Como la cumbre de Washington no ha deparado novedades sustanciales, y ha servido para crear la agenda e imágenes que se esperaba, concluida con una gran fotografía, vamos a hablar de imágenes, pero con un mayor contenido estético. Ayer al mediodía, con la inmejorable compañía de JCJ, fui a ver una exposición fotográfica en el Museo Reina Sofía dedicada al autor leones Alberto García-Alix, autor del que yo desconocía casi todo, pero que posee un sentido del retrato muy desarrollado, aunque a mi las que más me gustaron fueron las imágenes en las que muestra parejas, especialmente en entornos urbanos, poseedoras de una fuerza enorme.
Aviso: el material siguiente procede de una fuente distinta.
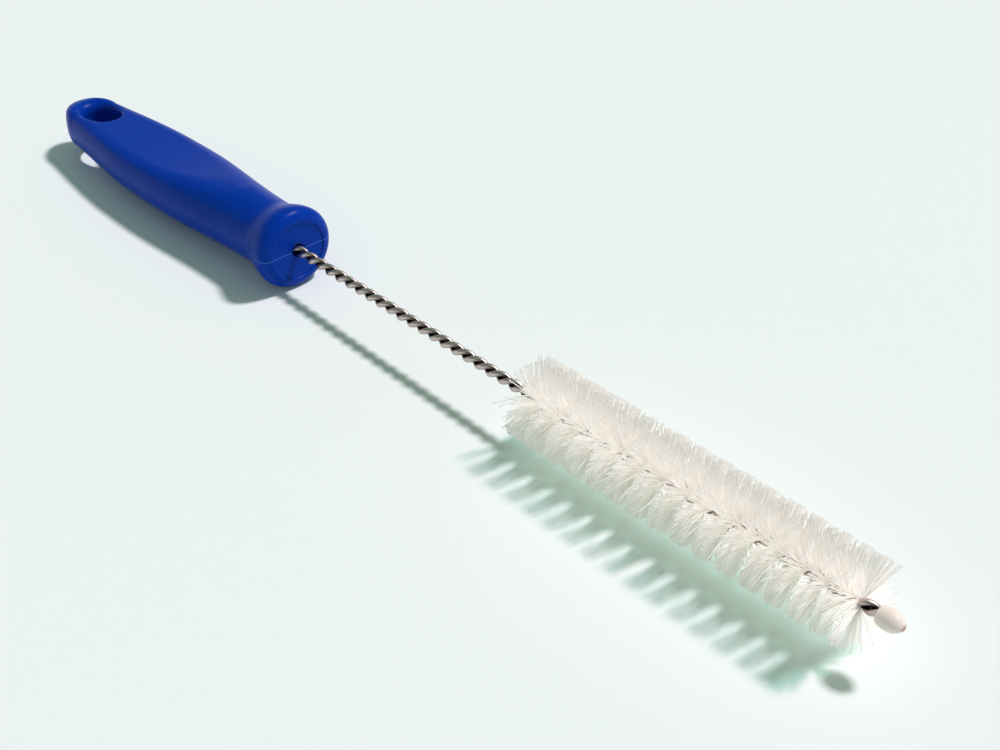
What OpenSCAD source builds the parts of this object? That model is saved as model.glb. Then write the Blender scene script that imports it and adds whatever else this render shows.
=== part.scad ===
// Twisted-wire bottle brush with a moulded plastic handle, lying at rest on a table.
// Millimetres. +Y runs along the brush towards its tip, +Z is up, X is across.
// z = 0 is the table, x = 0 the middle plane, y = 0 the middle of the whole length.
// The collar and the underside of the palm swell carry the brush, so the wire rises
// a little towards the tip and the bristles stay clear of the table.

/* [Handle] */
// length of the moulded handle from its front face to its far end
handle_length = 148.5; // [140:0.5:170]
// diameter of the rounded collar at the front of the handle
collar_d = 29.8; // [28.4:0.2:33]
// depth of the collar's front rounding, from its face to its widest circle
collar_lip = 3.8; // [3:0.1:5]
// distance behind the face where the collar has faded into the neck
collar_tail = 16; // [14:0.5:19]
// diameter of the flat disc on the collar's face
face_d = 21.4; // [18:0.2:23]
// how far that disc is sunk below the lip
face_recess = 0.4; // [0.2:0.1:0.8]
// diameter of the round neck behind the collar
neck_d = 24.4; // [22:0.2:26]
// greatest width of the palm swell
palm_w = 32; // [29:0.5:36]
// depth of the palm swell below the wire's line
palm_under = 13.5; // [12.9:0.1:14]
// width that the tail narrows towards
tail_w = 19.6; // [18:0.2:24]
// depth below the wire's line that the tail thins towards
tail_under = 10.2; // [9:0.1:12]
// length over which the far end rounds off, seen from above
tail_round = 14.5; // [11:0.5:17]
// length over which the top rounds off at the far end, seen from the side
tail_edge = 6.8; // [5:0.2:9]
// length over which the underside curves up to the far end
tail_rise = 18; // [10:1:24]

/* [Thumb scoop] */
// distance behind the face where the scoop starts
scoop_start = 34; // [30:1:42]
// length over which the scoop runs down to its floor
scoop_run = 75; // [55:1:90]
// height of the scoop's floor above the wire's line
scoop_floor = 7.7; // [6.5:0.1:9]
// crispness of the scoop's shoulder, higher is sharper
scoop_crisp = 9; // [5:1:14]

/* [Hang hole] */
// distance of the hang hole's middle from the far end
hang_setback = 19.8; // [19:0.2:24]
// length of the hang hole
hang_length = 18.8; // [15:0.2:20]
// width of the hang hole
hang_w = 12.4; // [9:0.2:13]
// radius of the hole's rim at the end towards the collar
rim_front = 1.2; // [0.6:0.1:2]
// radius of the hole's rim at the end towards the tail
rim_tail = 4.6; // [2:0.2:5]

/* [Twisted wire] */
// diameter of one strand of stainless wire
wire_d = 2; // [1.6:0.1:2.4]
// bare twisted stem between the handle and the bristles
stem_length = 115; // [80:1:150]
// lay of the bare stem, along the wire for one full left-hand turn
stem_lay = 10.8; // [9.5:0.1:13]
// lay of the wire where it grips the bristles
brush_lay = 16.4; // [14:0.2:20]
// length before the bead over which the lay shortens again to the bare stem's
tighten_run = 24; // [16:1:40]
// length of wire held inside the handle
grip_length = 46; // [30:1:60]
// direction of the first strand where the bristles start, about the wire
twist_phase = 321; // [0:1:359]

/* [Bristles] */
// diameter over the bristle tips
brush_d = 27; // [22:0.5:34]
// length of wire that carries bristles
brush_length = 124; // [90:1:150]
// thickness of one bristle blade at its tips, along the wire
blade_tip = 5.8; // [4:0.1:6.4]
// raggedness of the bristle tips
ragged = 0.9; // [0.3:0.1:1.4]
// how far the tips of the end tufts lean outwards along the wire
end_lean = 1.6; // [0:0.1:3]

/* [Tip bead] */
// length of the bead on the wire's end
bead_length = 7.8; // [7:0.2:11]
// greatest diameter of the bead
bead_d = 6.3; // [5.8:0.1:9]
// bare wire between the bristles and the bead
bead_gap = 5; // [3:0.1:7]
// length of wire held inside the bead
bead_grip = 4.4; // [3:0.1:4.8]

/* [Fit] */
// radial clearance round the twisted wire in the handle and in the bead
bore_clear = 0.08; // [0.04:0.01:0.2]

/* [Hidden] */

// colours of the plastic, the steel, the nylon and the bead
blue = [0.04, 0.13, 0.52];
steel = [0.66, 0.65, 0.63];
nylon = [0.90, 0.88, 0.82];
cream = [0.90, 0.86, 0.78];

wire_r = wire_d / 2;
// half the distance between the two strands, which touch along the middle
lay_r = wire_r + 0.01;
bore_r = 2 * wire_r + bore_clear;
neck_r = neck_d / 2;
collar_r = collar_d / 2;
brush_r = brush_d / 2;
tail_y = -handle_length;
brush_end = stem_length + brush_length;
bead_start = brush_end + bead_gap;
tip_y = bead_start + bead_length;
// the collar's end disc stands this much proud of the neck it closes on
neck_step = 0.06;

function clamp01(t) = max(0, min(1, t));
// soft step from 0 to 1
function ease(t) = 0.5 - 0.5 * cos(180 * clamp01(t));
// quarter-round fall from 1 to 0 over the last part of the handle
function round_off(d, run) =
    let (k = clamp01((d - handle_length + run) / run)) sqrt(max(0, 1 - k * k));

// the palm swell is widest over this stretch, measured back from the face
palm_front = 0.51 * handle_length;
palm_back = 0.57 * handle_length;
tail_far = 1.1 * handle_length;

// half width of the handle at a distance d behind its face
function swell(d, front, middle, back) =
    d < palm_front
        ? front + (middle - front) * ease((d - 14) / (palm_front - 14))
        : middle - (middle - back) * ease((d - palm_back) / (tail_far - palm_back));
function half_width(d) = swell(d, neck_r, palm_w / 2, tail_w / 2) * round_off(d, tail_round);
// fall of the top and of the underside at the far end, which stays a little blunt
function thin(d) = 0.4 + 0.6 * round_off(d, tail_edge);
function rise(d) = 0.34 + 0.66 * round_off(d, tail_rise);
function under(d) = swell(d, neck_r, palm_under, tail_under) * rise(d);
function upper(d) = swell(d, neck_r, palm_under, tail_under) * thin(d);
// height of the thumb scoop, high above the neck where there is none
function scoop(d) =
    let (start = neck_r + 0.7)
    d < scoop_start
        ? start + 0.35 * (scoop_start - d)
        : (scoop_floor + (start - scoop_floor) * pow(1 - clamp01((d - scoop_start) / scoop_run), 2.5))
            * thin(d);
// height of a point of the rounded back once the scoop has cut it
function cut_height(z, limit) = z / pow(1 + pow(z / limit, scoop_crisp), 1 / scoop_crisp);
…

Ni lo pensé en ese momento, sino que no fue hasta horas más tarde cuando me puse a reflexionar sobre cómo ha cambiado esto de la fotografía en los últimos años. No el sentido artístico de la misma, ni su importancia y presencia, que siguen siendo enormes, sino su mera obtención. Yo saco bastantes fotos, lo hacía antes con las cámaras analógicas, pero desde la llegada de la cámara digital las posibilidades se han disparado hasta el infinito. Todo el mundo poseemos en nuestras manos un artefacto capaz de sacar millones de fotos, a coste nulo, y en el que podemos ver el resultado, y así corregirnos poco a poco, al menos evitando errores de bulto como poner el dedo en el objetivo y similar, que serviros ha cometido varias veces. No hace demasiados años, sacar fotos era algo muy parecido a jugar a la lotería de Navidad. Tirabas algunas imágenes, que jugaban el papel de décimos, sacabas el carrete, ibas a la tienda y te citaban para dentro de semana y algo al sorteo. Llegado ese día mágico, ibas nervioso a la tienda, te daban tu bombo particular y empezabas a realizar extracciones. “qué mala”, “pufff”, “otra movida”... “bueno, esta no está mal”... “qué desastre”... “qué bonita!!” y así hasta acabar las 24 o 36 que se tratase, nunca un número exacto porque alguna no había salido (es decir, era tan mal que ni te al daban, o eso al menos entendía el de la tienda de turno) y otras estaban de más en función de cómo se hubiera enganchado el carrete a la cámara. Eso sí, pagabas por todo el paquete de imágenes, pese a que muchas ellas fueran realmente infames. No recuerdo, pese a ello, haber destruido foto alguna, y aseguro al lector que varias se lo merecía. Así, poco a poco, ibas almacenado álbumes de distinto tamaño, principalmente en función de lo que estaba de oferta en aquel momento, y tiras de negativos que nunca entraban en al funda que te otorgaban, y que casi siempre acababan mezclados y esparcidos con otros negativos de origen confuso y temática dispar. Hacer copias en caso de fotos colectivas era una auténtica aventura, pero tenía su contrapartida, dado que exigía juntar nuevamente a los retratados, y por ello extender el momento de unión y charla que había generado las instantáneas pasadas. Se apuntaban números y letras que parecían sacadas de un código criptográfico extraño, y volvías a la administración de lotería fotográfica, de la que a veces sacabas copias de mejor calidad que los originales, o peor, que de todo había.
Todo este proceso duraba días, o semanas, y costaba dinero en cada paso. Y desde hace poco ha desaparecido. Todo es instantáneo, la captura de la imagen, el archivo, su envío, distribución.. es fascinante. Si para mi lo es no puedo imaginar lo que piensa un autor como, pongamos el caso, García-Alix, que ha visto como en pocos años el medio en el que se ha desenvuelto su arte se ha transformado de una manera tan brutal como inimaginable. Las imágenes de su exposición, muchas enmarcadas en los años ochenta y noventa, muestran una realidad tan descarnada, pero a la vez tan antigua como los medios con los que se elaboraron, pero enseñan que la belleza y la gracia no están en la cámara, sino en el ojo, en la mente que la maneja.